The open-air fish market was taking place on the day of our visit too, with individual fishermen selling their catches, as well as a nice line in smoked salmon and gravadlax.

The highlight was another train ride, the fabulous mountain railway,

spectacular fjords and waterfalls of Flåm. Set at the inner end of a branch of the world's deepest fjord, Sognefjord, and surrounded by steep mountains and powerful waterfalls, the area is a nature lover's paradise.

The Flåm Railway itself is one of the world's most spectacular. Our trip took us from sea level, having been dropped by tender on the quayside, up the side of the 900 metre mountain at a gradient of one in 18.

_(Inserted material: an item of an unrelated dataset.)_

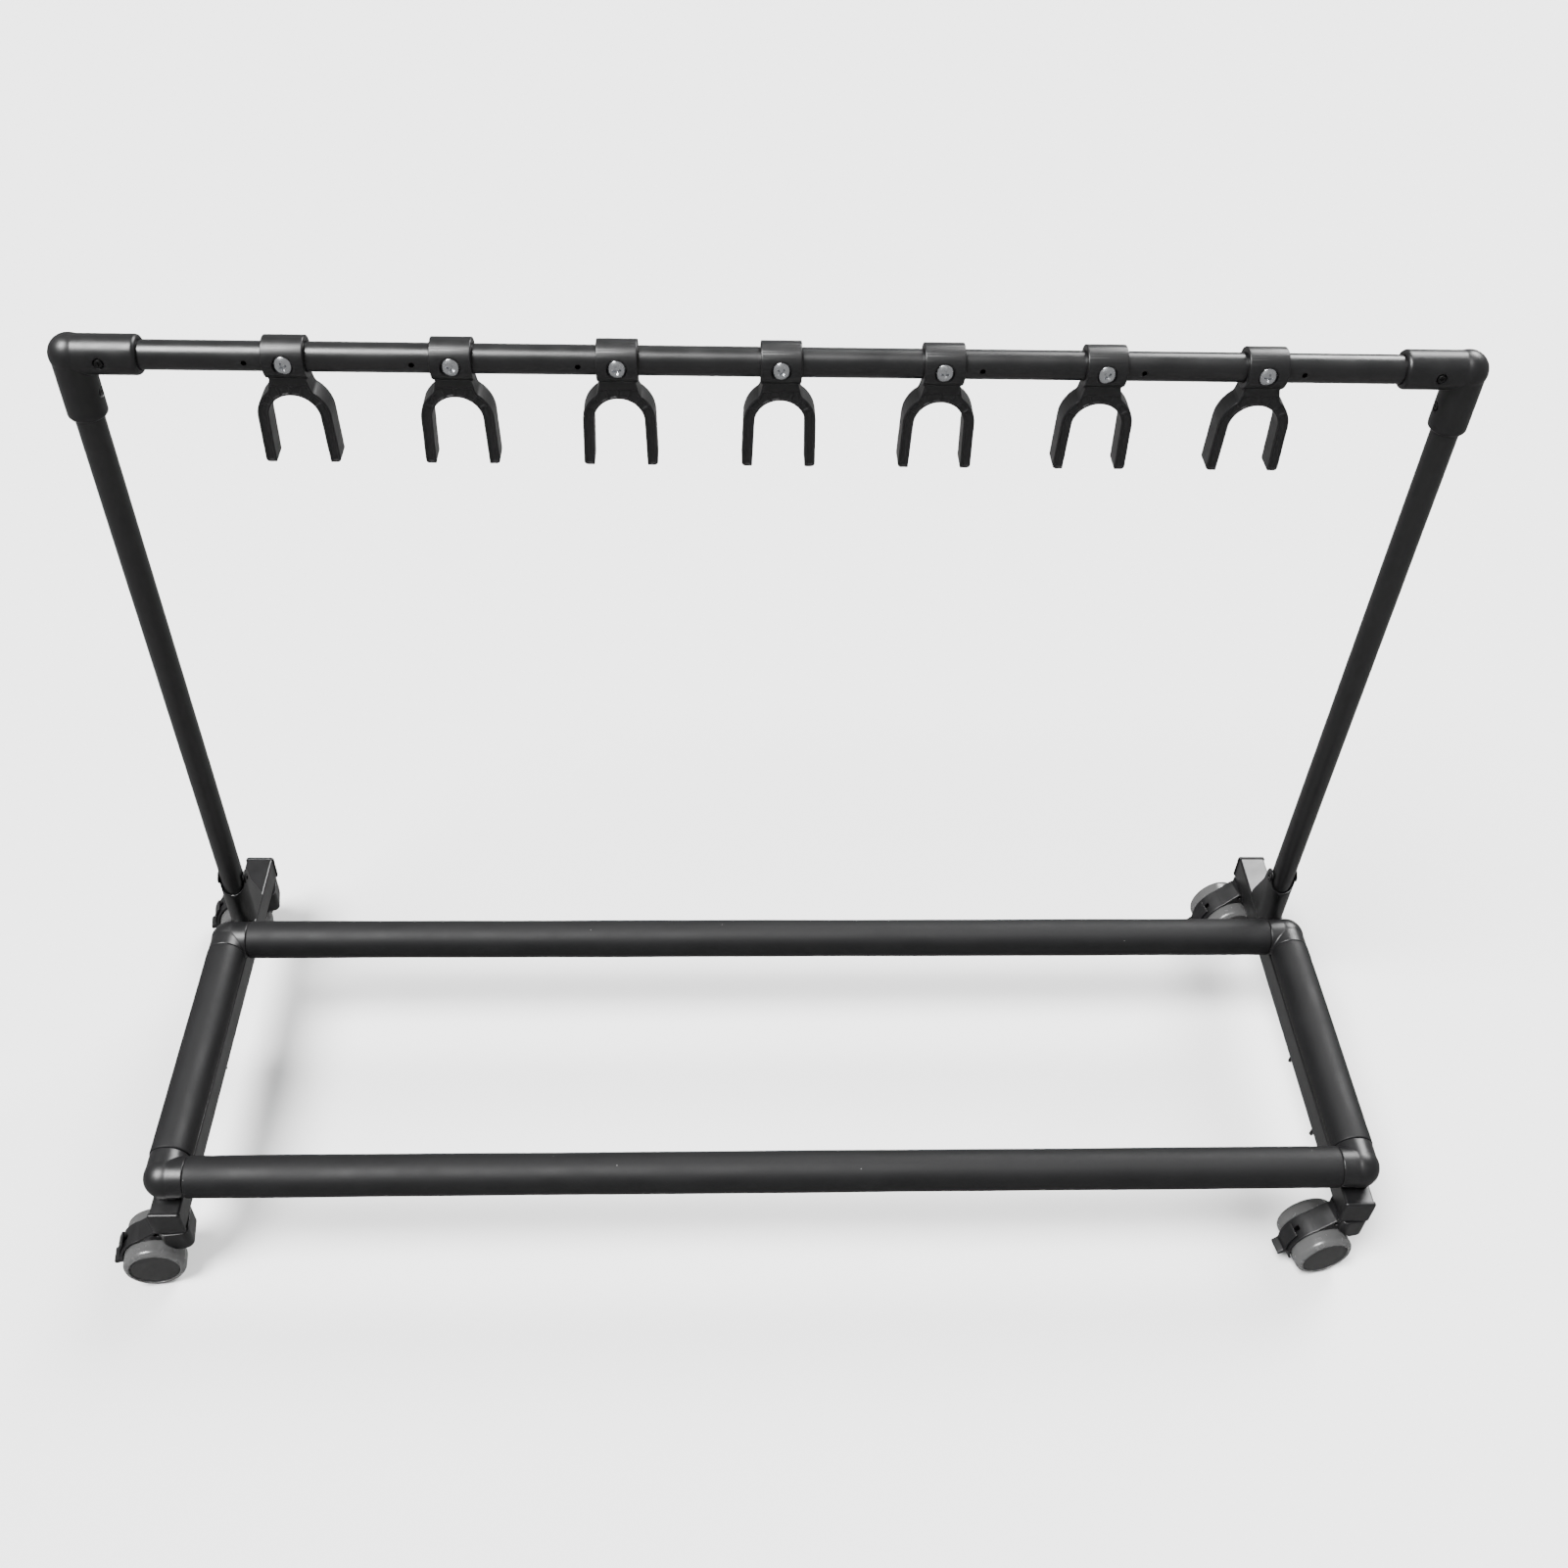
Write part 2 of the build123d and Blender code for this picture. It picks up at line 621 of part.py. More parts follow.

There was an alternative cycle tour - up is only for real Bradley Wiggins aficionados; freewheeling down looked a more attractive option.

The historic fishing town of Ålesund is spread across several islands, and is best known for its Art Nouveau architecture, having been rebuilt in 1904 after a fire destroyed most of the buildings. Best seen from above, there are spectacular views from Fjellstua, which you can reach on foot, bicycle or, thankfully in our case, coach.

Finally to Stavanger, the third largest city in Norway, which celebrates its maritime connections in style, ranging from speedboat trips around the adjacent fjords to the petroleum museum which recognises Norway's importance as a major oil and gas producer.

There's even a salmon safari where you can swim with the fish in their natural habitat - who needs dolphins? Meanwhile Old Stavanger features 173 white wooden cottages, faithfully preserved from the early 1700s but now home to a variety of shopping options including traditional handmade woollen garments. With 21st-century prices at around 10 kronor to the pound, you're unlikely to find much in the way of bargains though.

Back on board Arcadia, there's no danger of being bored with a nightly variety of entertainment in the Palladium theatre as well as several smaller venues, a casino and a screening room for cinema enthusiasts.

Those in need of pampering have an extensive spa with various treatments including hydrotherapy, as well as indoor and outdoor pools. There's even an impressive art gallery.

For those with any special requirements, the 850 staff on board couldn't do enough to make sure everyone was well looked after.

Our own special requirement - inevitably - centred on food. We had requested kosher meals and a few weeks before departure were invited to select our menus from a broad range of alternatives, provided by Hermolis.

So our lunches and dinners came "gift wrapped" and heated to perfection and served by the attentive restaurant staff. As "semi-experienced" cruisers, our biggest surprise was that these came at no extra charge - and that they were so enjoyable.

For those who are happy to eat fish or vegetarian, there are plenty of options available to ensure you don't go hungry from the more formal Meridian dining room, offering breakfast, lunch, afternoon tea and both fixed and flexible dining times, to the extensive self-service buffet of the Belvedere, which seemed never to close.

For a supplement, you could also dine in three other restaurants: Marco Pierre White's Ocean Grill, the Asian-themed Sindhu and the Neptune Grill.

And if dressing up on holiday suits you, you will love this cruise - two out of the seven nights were designated "black tie" and the (other) passengers took it very seriously, with most opting for penguin suits and cocktail dresses. Some went the whole hog with ball gowns, white tuxedos and even kilts.

Having mistakenly assumed there wouldn't be such a take-up, we had opted for "smart casual" which meant we were prevented from using most of the bars or our usual restaurant on the black-tie evenings. My advice? Take your glad rags - after all, there's no limit on the luggage you can bring.

And if you only do one excursion, choose the Flåm railway. You don't have to be an anorak… but you might want to have one in your backpack.